Changed 7 years ago by ticket

lm-sensors output

Changed 7 years ago by ticket

lspci output

Changed 7 years ago by ticket

hex dump the AMD hostbridge

Changed 7 years ago by ticket

/proc/cpuinfo

in reply to: ↑ description   Changed 7 years ago by ticket

Adding sensors input inline:

k8temp-pci-00c3
Adapter: PCI adapter
temp1: +37°C

k8temp-pci-00cb
Adapter: PCI adapter
temp1: +31°C

w83627hf-isa-0290
Adapter: ISA adapter
...
CPU1 Temp: +48.0°C (high = +80°C, hyst = +75°C) sensor = diode
CPU2 Temp: +43.0°C (high = +80°C, hyst = +75°C) sensor = diode
...

CPU 1 runs hotter than CPU2 for no apparent reason (aside from me screwing up while mounting the heatsink). The values reported by the w83627hf chipset have been confirmed by the values that I have seen in the BIOS.

  Changed 7 years ago by ticket

I read the  k8temp kernel doc which pointed me to AMDs  datasheet. From there I read section 4.6.23 "Thermtrip Status Register" with the following excerpt:

Diode Offset (DiodeOffset?|5:0|)—Bits 13–8. Thermal diode offset is used to correct the measurement made by an external temperature sensor. This diode offset supports temperature sensors using two sourcing currents only. Other sourcing current implementations are not compatible with the diode offset and are not supported by AMD. The allowable offset range is provided in the appropriate processor functional data sheet, and the maximum offset can vary for different processors. A correction to the offset may be needed for some temperature sensors. Contact the temperature sensor vendor to determine whether an offset correction is needed.

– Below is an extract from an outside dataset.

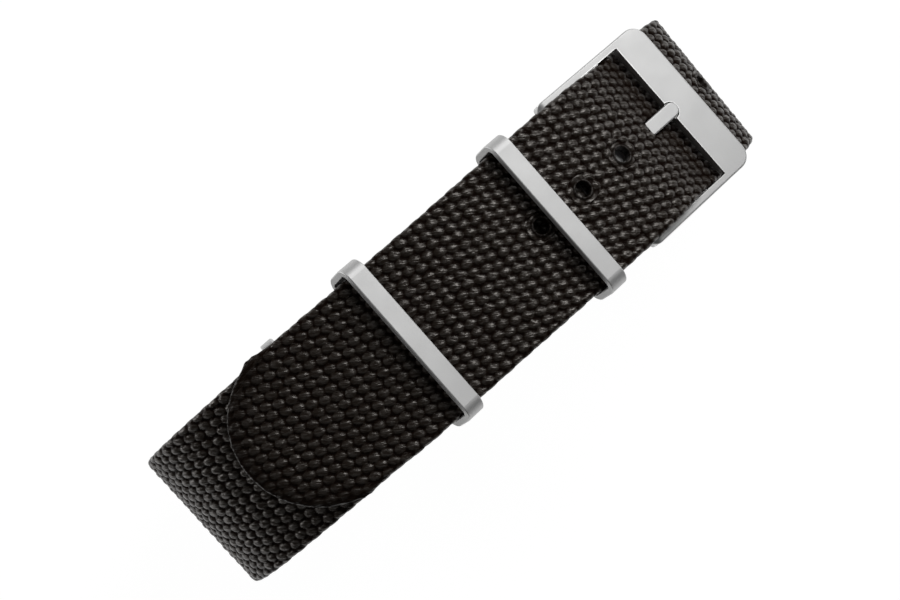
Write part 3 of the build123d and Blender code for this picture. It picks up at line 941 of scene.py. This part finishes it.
cloth = add_node(tree, "ShaderNodeAttribute", {}, attribute_name="cloth").outputs["Vector"]
laid = {"Vector": cloth, "Rotation": (0, 0, radians(-filament_turn)), "Scale": filament_size}
along_yarns = add_node(tree, "ShaderNodeMapping", laid, vector_type="TEXTURE").outputs["Vector"]
filaments = noise(tree, along_yarns, 1.0, 2.0)
dome_shine = ramp(tree, dome, 0.45, 0.85, 0.05, 0.76)
dull_melt, glossy_rim = ramp(tree, melted, 0, 0.85, 1, 0.25), ramp(tree, melted, 0.85, 1, 0, 0.38)
shine = calculate(tree, "MULTIPLY_ADD", dome_shine, dull_melt, glossy_rim)
streaks = calculate(tree, "MULTIPLY", shine, ramp(tree, filaments, 0.42, 0.58, 0.30, 1.55))
roughness = calculate(tree, "MULTIPLY_ADD", melted, melted_extra, woven_roughness)
feed(tree, shader, {
    "Specular IOR Level": streaks,
    "Specular Tint": glint_tint,
    "Roughness": roughness,
    "Normal": bumps(tree, filaments, 1.0, filament_depth),
})
print("filaments turned", filament_turn, "degrees")

# %% [markdown]
# ## The long webbing
# The long webbing is one piece, but it is woven in stretches. Most of them ride on the strap
# itself. The part that runs under the buckle's bar, over the tongue and past the hinge lies
# between the strap, the frame and the tongue. It is only given where its bends lie, and nothing
# here makes it bend. Stretches meet between two columns of domes, where no joint shows. What the
# tail covers gets a coarser grid.

# %% Stretches of the long webbing
FINE, PLAIN = (0.20, 204), (0.35, 136)
covered_reach, underside_reach = 43, 22
bend_columns = (-7, -3, 3, 6, 8)


def column_edge(distance):
    """The nearest edge between two columns of domes, counted from the tongue's hole."""
    return round((distance - tongue_at) / column_pitch) * column_pitch


hidden_until = column_edge(pin_over_at + covered_reach)
left_until = column_edge(pin_over_at + end_at)
under_until = column_edge(right_starts + underside_reach)
bend_edges = [column * column_pitch for column in bend_columns]
bar_from, tongue_from, tongue_until, pin_until, front_until = bend_edges
stretches = [
    ("webbing_sewn_end", -tongue_at, hidden_until, PLAIN),
    ("webbing_left_end", hidden_until, left_until, FINE),
    ("webbing_underside", left_until, under_until, PLAIN),
    ("webbing_right_end", under_until, bar_from, FINE),
    ("webbing_to_bar", bar_from, tongue_from, FINE),
    ("webbing_through_tongue", tongue_from, tongue_until, FINE),
    ("webbing_to_pin", tongue_until, pin_until, FINE),
    ("webbing_past_pin", pin_until, front_until, FINE),
    ("webbing_tail", front_until, tip_at - tongue_at, FINE),
]
print(len(stretches), "stretches of the long webbing")

# %% [markdown]
# The holes are 7 mm apart. The tongue comes through a wider hole at a slant, and at the pin the
# tongue's curl needs a slot in the fold. A webbing is never evenly wide either: beside the
# buckle's arms, past the pin and before the tip its edges bulge by up to 0.3 mm. A table of such
# swells is simpler to read and to change than a sculpted edge.

# %% Where it is opened and where it swells
hole_lip, lip_overlap, hole_margin, hole_squareness = 0.26, 0.03, 1.7, 2
hole_cells, hole_size = (4, 4), (hole_diameter / 2 + hole_lip - lip_overlap,) * 2
steps = [step for step in range(-holes_past_tongue, holes_before_tongue + 1) if step]
holes = [step * hole_pitch - hole_setback for step in steps]

slot_at = fold_starts + pin_fold[1] / 2 - tongue_at
slot_cells, slot_size, slot_squareness = (11, 5), (3.7, tongue_width / 2 + curl_slot_clearance), 10

slant = half / np.tan(radians(tongue_cross_angle))
mouth_reach = (tongue_thickness / 2 + tongue_hole_clearance) / sin(radians(tongue_cross_angle))
mouth_size = (mouth_reach, tongue_width / 2 + tongue_hole_clearance)
mouth_cells, mouth_squareness = (6, 6), 4

edge_swells = (
    (-14, 0), (-10, 0.22), (-3.5, 0.22), (-1.5, 0), (2, 0), (5, 0.20), (12, 0.20), (22, 0.10),
    (32, 0), (38, 0.02), (45, 0.12), (49, 0.12), (51.5, 0.02), (54, 0.02), (55.5, 0.30), (57, 0.10),
)
print("holes at", [round(hole, 2) for hole in holes], "mm from the tongue's")

# %% [markdown]
# Each stretch is laid out as a grid, opened, rounded if it is the tail, and only then woven. In
# another order the domes would be stretched along with the points that are pushed aside.

# %% Weaving the stretches
webbing = {}
for name, first, last, grid in stretches:
    skin = Skin(table, first, last, *grid)
    skin.swells = edge_swells
    for hole in holes:
        if first + hole_margin < hole < last - hole_margin:
            open_through(skin, hole, hole, hole_cells, hole_size, hole_squareness, hole_lip)
    if name == "webbing_sewn_end":
        open_through(skin, slot_at, slot_at, slot_cells, slot_size, slot_squareness)
        skin.closed_rows = [0]
    if name == "webbing_through_tongue":
        open_through(skin, -slant, slant, mouth_cells, mouth_size, mouth_squareness)
    if name == "webbing_tail":
        round_tip(skin, tip_at - tongue_at)
        melt_tip(skin, tip_at - tongue_at)
    webbing[name] = skin_object(name, skin)
    webbing[name].data.materials.append(nylon)
print("long webbing woven in", len(webbing), "stretches")

# %% [markdown]
# ## The short webbing
# It is cut from the same roll, square at both ends with the hot knife, and it has no holes. It
# could be one piece with the long one, but on the real strap it is a second strip, held only by
# the seams. Hardly any of it shows, so the coarser grid will do.

# %% The short webbing
short_table = midline_table(short_path, 0)
short_skin = Skin(short_table, 0, path_length(short_path), *PLAIN)
short_skin.closed_rows = [0, -1]
webbing["webbing_short"] = skin_object("webbing_short", short_skin)
webbing["webbing_short"].data.materials.append(nylon)
print("short webbing from", short_skin.count, "points round by", len(short_skin.along), "rows")

# %% [markdown]
# ## Steel
# The frame, pin, tongue and rings are stainless steel, blasted with fine beads and then lightly
# brushed, so they shine softly and show no sharp reflection. Tiny pits make that look, so the
# bump is a fine noise, and the roughness wanders a little as blasting leaves it. Sleeves and
# fingers have rubbed the edges smooth. The edges are also painted brighter, a painted highlight,
# and the inner corners are painted nearly black, a painted shade. This could be painted on each
# piece by hand, but two ambient occlusion nodes find both by themselves: one looks into the steel,
# where an outer edge is the thinnest, and one looks out of it, where an inner corner is the most
# sheltered.

# %% Steel material
edge_reach, corner_reach, occlusion_samples = 0.22, 0.6, 12
light_steel, dark_steel = (0.60, 0.60, 0.597, 1), (0.55, 0.55, 0.547, 1)
# The edge colour is a painted highlight, and the corner colour is a painted shade.
edge_highlight_steel, corner_shade_steel = (0.82, 0.82, 0.815, 1), (0.10, 0.095, 0.09, 1)
edge_smoothing, cloud_scale, pit_scale, pit_strength, pit_depth = -0.16, 260.0, 9000.0, 0.25, 0.02


def openness(tree, reach, inside):
    """How open a point's surroundings are, from 0 to 1, within a reach in millimetres."""
    settings = {"inside": inside, "samples": occlusion_samples}
    node = add_node(tree, "ShaderNodeAmbientOcclusion", {"Distance": reach * MM}, **settings)
    return node.outputs["AO"]


steel, tree, shader = new_material("blasted_steel")
where = add_node(tree, "ShaderNodeTexCoord", {}).outputs["Object"]
clouds, pits = noise(tree, where, cloud_scale, 3.0), noise(tree, where, pit_scale, 1.0)
# On outer edges the colour turns to the painted highlight, and in inner corners to the painted shade.
on_edge = ramp(tree, openness(tree, edge_reach, True), 0.85, 0.45, 0, 1)
in_corner_shade = ramp(tree, openness(tree, corner_reach, False), 0.55, 0.15, 0, 1)
blasted = mix_colour(tree, clouds, dark_steel, light_steel)
edge_highlighted = mix_colour(tree, on_edge, blasted, edge_highlight_steel)
roughness = ramp(tree, clouds, 0.3, 0.7, 0.53, 0.59)
feed(tree, shader, {
    "Base Color": mix_colour(tree, in_corner_shade, edge_highlighted, corner_shade_steel),
    "Metallic": 1.0,
    "Roughness": calculate(tree, "MULTIPLY_ADD", on_edge, edge_smoothing, roughness),
    "Normal": bumps(tree, pits, pit_strength, pit_depth),
})
steel_nodes = ["buckle_frame", "hinge_pin", "tongue", "keeper_front", "keeper_rear", "keeper_end"]
for name in steel_nodes:
    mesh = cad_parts[name].data
    mesh.materials.clear()
    mesh.materials.append(steel)
print("steel on", ", ".join(steel_nodes))

# %% [markdown]
# ## Stitches
# A lockstitch is a loop of thread round all the layers. A plain tube along a curve could stand
# for it, but close by a sewing thread is two plies twisted together. So each loop here is two
# round plies that wind about the loop's line, five times on their way round.

# %% The line of a stitch and its twisted plies
loop_steps, corner_steps, ply_sides, twists = 60, 6, 8, 5
ply_offset, ply_radius, loop_corner = 0.075, 0.10, 0.25


def loop_line(length, height):
    """Points round a flat loop with round corners, evenly spaced."""
    cx, cz = length / 2 - loop_corner, height / 2 - loop_corner
    outline = []
    for quarter, (sx, sz) in enumerate(((1, 1), (-1, 1), (-1, -1), (1, -1))):
        for a in np.linspace(0, pi / 2, corner_steps):
            angle = a + quarter * pi / 2
            outline.append((sx * cx + loop_corner * cos(angle), sz * cz + loop_corner * sin(angle)))
    outline = np.array(outline + outline[:1])
    reached = np.concatenate([[0], np.cumsum(np.hypot(*np.diff(outline, axis=0).T))])
    at = np.arange(loop_steps) * reached[-1] / loop_steps
    return np.interp(at, reached, outline[:, 0]), np.interp(at, reached, outline[:, 1])


def twisted_loop(length, height):
    """Points of one stitch's two plies: across the webbing, out of it and along it."""
    across, out = loop_line(length, height)
    step_across, step_out = (np.roll(line, -1) - np.roll(line, 1) for line in (across, out))
    size = np.hypot(step_across, step_out)
    ply, k, side = np.indices((2, loop_steps, ply_sides))
    wind, bend = pi * ply + 2 * pi * twists * k / loop_steps, 2 * pi * side / ply_sides
    away = ply_offset * np.cos(wind) + ply_radius * np.cos(bend)
    along = ply_offset * np.sin(wind) + ply_radius * np.sin(bend)
    return across[k] + (step_out / size)[k] * away, out[k] - (step_across / size)[k] * away, along


print("one stitch has", twisted_loop(stitch_length, pocket_step)[0].size, "points")

# %% [markdown]
# A row of stitches crosses the webbing at one distance from the pin, and runs through some of its
# layers. All its stitches are the same loop, set side by side and square to the webbing. An array
# modifier could copy the loop, but worked out as numbers a whole seam becomes one mesh at once.

# %% A mesh for rows of stitches
def stitch_mesh(name, rows):
    """Twisted loops for rows, each a distance from the pin and the depths of two layers."""
    count = int((strap_width - 2 * seam_edge_margin) / stitch_pitch)
    middles = (np.arange(count) - (count - 1) / 2) * stitch_pitch
    points = []
    for distance, first_layer, last_layer in rows:
        low, high = first_layer - half - thread_proud, last_layer + half + thread_proud
        x, z, heading = on_fixed(distance, (low + high) / 2)
        c, s = cos(radians(heading)), sin(radians(heading))
        across, out, along = twisted_loop(stitch_length, high - low - thread)
        px, pz = x - out * s + along * c, z + out * c + along * s
        places = np.broadcast_arrays(px, middles[:, None, None, None] + across, pz)
        points.append(np.stack(places, -1).reshape(-1, 3) * MM)
    points = np.vstack(points)
    index = np.arange(len(points)).reshape(-1, loop_steps, ply_sides)
    onward = np.roll(index, -1, axis=1)
    quads = np.stack([index, np.roll(index, -1, axis=2), np.roll(onward, -1, axis=2), onward], -1)
    mesh = bpy.data.meshes.new(name)
    mesh.from_pydata(points.tolist(), [], quads.reshape(-1, 4).tolist())
    mesh.shade_smooth()
    return add_object(name, mesh)


print("stitches", stitch_pitch, "mm apart")

# %% [markdown]
# ## Thread
# The thread is polyester, as black as the webbing. One flat colour would look like plastic wire,
# and single fibres are too fine to build, so a fine noise mottles it instead.

# %% Thread material
dark_thread, light_thread = (0.010, 0.008, 0.007, 1), (0.030, 0.025, 0.022, 1)
thread_roughness, fibre_scale = 0.45, 5000.0
polyester, tree, shader = new_material("twisted_thread")
where = add_node(tree, "ShaderNodeTexCoord", {}).outputs["Object"]
mottled = mix_colour(tree, noise(tree, where, fibre_scale, 2.0), dark_thread, light_thread)
feed(tree, shader, {"Base Color": mottled, "Roughness": thread_roughness})
print("thread from", dark_thread[:3], "to", light_thread[:3])

# %% [markdown]
# Four seams hold the strap together: two rows beside the buckle, one row behind the front ring's
# pocket, one row on each side of the rear ring's, and two rows where the short webbing is folded
# back round the third ring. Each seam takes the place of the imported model's simpler one. It could
# be added to that one, but the two would show through each other.

# %% Seams
first_row = fold_back_ramp + seam_edge_margin
rear_reach = pocket_half + pocket_ramp + seam_edge_margin
end_row = end_seam_at - seam_edge_margin
end_layers = (inner_step, 2 * inner_step)
seams = {
    "seam_buckle": [(first_row, 0, pocket_step), (first_row + stitch_row_spacing, 0, pocket_step)],
    "seam_front": [(front_at + rear_reach, 0, inner_step)],
    "seam_rear": [(rear_at - rear_reach, 0, inner_step), (rear_at + rear_reach, 0, inner_step)],
    "seam_end": [(end_row, *end_layers), (end_row - stitch_row_spacing, *end_layers)],
}
stitches = {}
for node, rows in seams.items():
    stitches[node] = stitch_mesh("stitches_" + node[5:], rows)
    stitches[node].data.materials.append(polyester)
    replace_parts(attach(stitches[node], "root"), node)
    print(node, len(rows), "rows")

# %% [markdown]
# ## What moves with what
# Each stretch of webbing rides on the strap's own body, except the ones between two bodies that
# one joint joins. An armature with painted weights could bend those. Here such a stretch only
# lists its two bodies and where its bend begins and ends, and keeps its place baked into its mesh;
# nothing here makes it bend. The webbing pieces stand for the model's smooth bands, which are
# then hidden.

# %% Bodies
def at(distance):
    """The midline's place at a distance from the tongue's hole, in metres."""
    return tuple(place(table, np.array([distance]), np.array([0.0]), np.array([0.0]))[0])


bends = {
    "webbing_to_bar": ("root", "buckle", bar_from, tongue_from),
    "webbing_through_tongue": ("buckle", "tongue", tongue_from, tongue_until),
    "webbing_to_pin": ("tongue", "buckle", tongue_until, pin_until),
    "webbing_past_pin": ("buckle", "root", pin_until, front_until),
}
for name, piece in webbing.items():
    if name in bends:
        first_body, second_body, first, last = bends[name]
        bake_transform(piece)
    else:
        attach(piece, "root")
    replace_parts(piece, "short_strap" if name == "webbing_short" else "long_strap")
print("bending stretches:", ", ".join(bends))

# %% [markdown]
# The woven pieces must fill the model's own box, give or take some tenths of a millimetre for the
# domes and the swelling edges. Only the model's box is written down here.

# %% Write the model's box
print("model", [round(c / MM, 1) for c in (*cad_low, *cad_high)])

# %% [markdown]
# ## Finish
# The last line says how many woven and sewn pieces were made.

# %% Finish
print("lesson finished with", len(webbing) + len(stitches), "woven and sewn pieces")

To me that paragraph means that I should read the datasheet for my processors, 2Ghz 246HE (stepping CG I believe). That last line confuses me though. I'm guessing that my confusion is the result of globbing the diode and reading the diode together. Does that paragraph mean that the sensor reading the diode has its own inaccuracies along with the inaccuracy of the diode (which I need to read from the processor datasheet)?

  Changed 7 years ago by ticket

 OSK246CMP5AU with a thermal resistance (case to ambient) of 0.50 C/W (pulled from  30417.pdf may/2006). I'm not sure what those numbers mean, but they seem important. The Tcase max values are given, but that is really the case temperature and has nothing to do with the diode. Any idea where else I should look?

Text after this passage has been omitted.